Reception, canon & influence

Blow-Up won the Palme d'Or at the 1967 Cannes Film Festival and received wide critical acclaim in Europe and North America. It was the film that established Antonioni as a major name for general art-cinema audiences in the English-speaking world, where L'Avventura and the earlier trilogy had reached a narrower audience. Its influence on film criticism and theory has been substantial: the film became a standard text in discussions of the gaze, the photograph, and representation—anticipated some of the arguments Laura Mulvey would formalize in "Visual Pleasure and Narrative Cinema" (1975), and has been central to theoretical discussions of photography and indexicality.

The films most directly in its debt are Francis Ford Coppola's The Conversation (1974), which transposes Blow-Up's photographic epistemology onto audio surveillance, and Brian De Palma's Blow Out (1981), which acknowledges the source openly: a sound technician accidentally records what may be a political murder. Both films follow Antonioni's template of the investigation that undermines itself, though both ultimately deliver more narrative closure than their model does. More distantly, Michael Haneke's Caché (2005) shares Blow-Up's concern with the video image as simultaneously evidence and puzzle.

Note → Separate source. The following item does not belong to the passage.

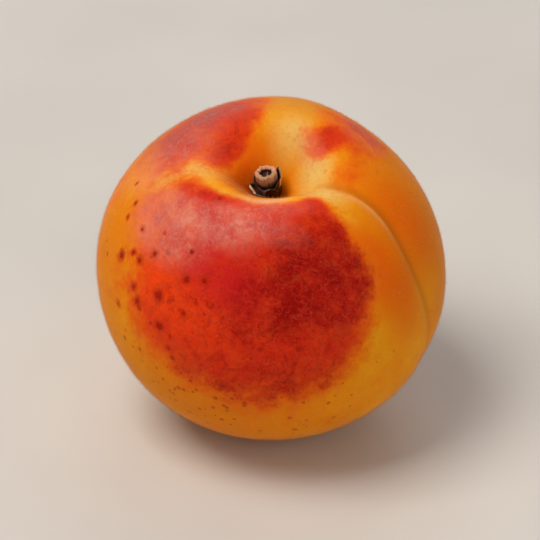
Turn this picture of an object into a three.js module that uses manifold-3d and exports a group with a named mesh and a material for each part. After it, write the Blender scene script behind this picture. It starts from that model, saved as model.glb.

Looking backward, Blow-Up draws on Hitchcock's Rear Window (1954) for the premise of the photographer who observes a possible crime—but where Hitchcock's film validates its protagonist's interpretation and rewards detection, Antonioni's film systematically invalidates it. Antonioni's own trilogy of alienation is the essential context: Blow-Up continues his investigation of characters who cannot connect, cannot communicate, and cannot finally trust what they perceive. The Italian neorealist tradition in which he trained is present only as a ghost—Blow-Up shares neorealism's location shooting and interest in the social surface but has entirely abandoned its faith that visible reality can be read as moral fact.